According to a recent study (Shawky et al., 2023): A digital scanner with the aid of an auxiliary device resulted in the best fit in comparison to the conventional and extraoral scanning; Digital approaches resulted in a more accurate fit of a  milled PMMA framework with a smaller marginal gap than with conventional impression making.³

Misfit:

Vertical Margin Gap*

50 µm: Intraoral scans with an auxiliary device³

(Using a 3D printed tooth-template with openings for conventional scan bodies, scanning with Primescan IOS)

62 µm: Intraoral scans³

(with conventional scan bodies, scanning with Primescan IOS)
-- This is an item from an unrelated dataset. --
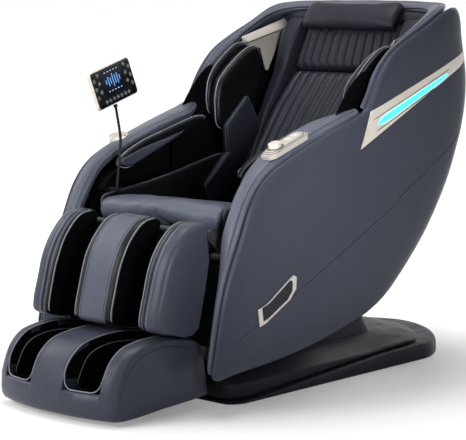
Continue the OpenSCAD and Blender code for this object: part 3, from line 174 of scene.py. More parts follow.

140 µm: Extraoral scanning (of stone cast) using desktop scanner³

*The passivity of fit of the frameworks was tested with the 1-screw test, the terminal screw of the framework assembly was tightened on the multiunit abutment (MUA), and the vertical marginal gap (µm) was measured at the other 3 framework-to-abutment interfaces by using a digital microscope at ×40 magnification.

Among edentulous full arch cases, a digital intraoral scanner along with an auxiliary aid addresses the problem of a lack of anatomic landmarks, thus giving the scanner more spaces with curvature radius changes for its best fit.

Example of milled-titanium framework misfits. Scale and gap is not representative of Shawky et al. study results using PMMA.

What does this mean for prosthetics produced with Nexus Connect Lab?

Nexus Scan Gauges use a variety of design and placement strategies to mitigate the problems with scanning edentulous aches using IOS. In conjunction with the unique scan gauge libraries and scan verification software. These techniques allow the Nexus Scan Gauge system to overcome accuracy and repeatability issues found when using conventional IOS technology or physical impressions. Providing an accurate base point to begin designing a digital full-arch prosthesis.

Utilizing exported abutment data from Nexus Connect is likely to be highly accurate, even when measuring against some of the strictest definitions of clinical acceptability. This is one of the reasons that Nexus Scan Gauge technology has become the pre-eminent full-arch solution in the Australian and United States markets.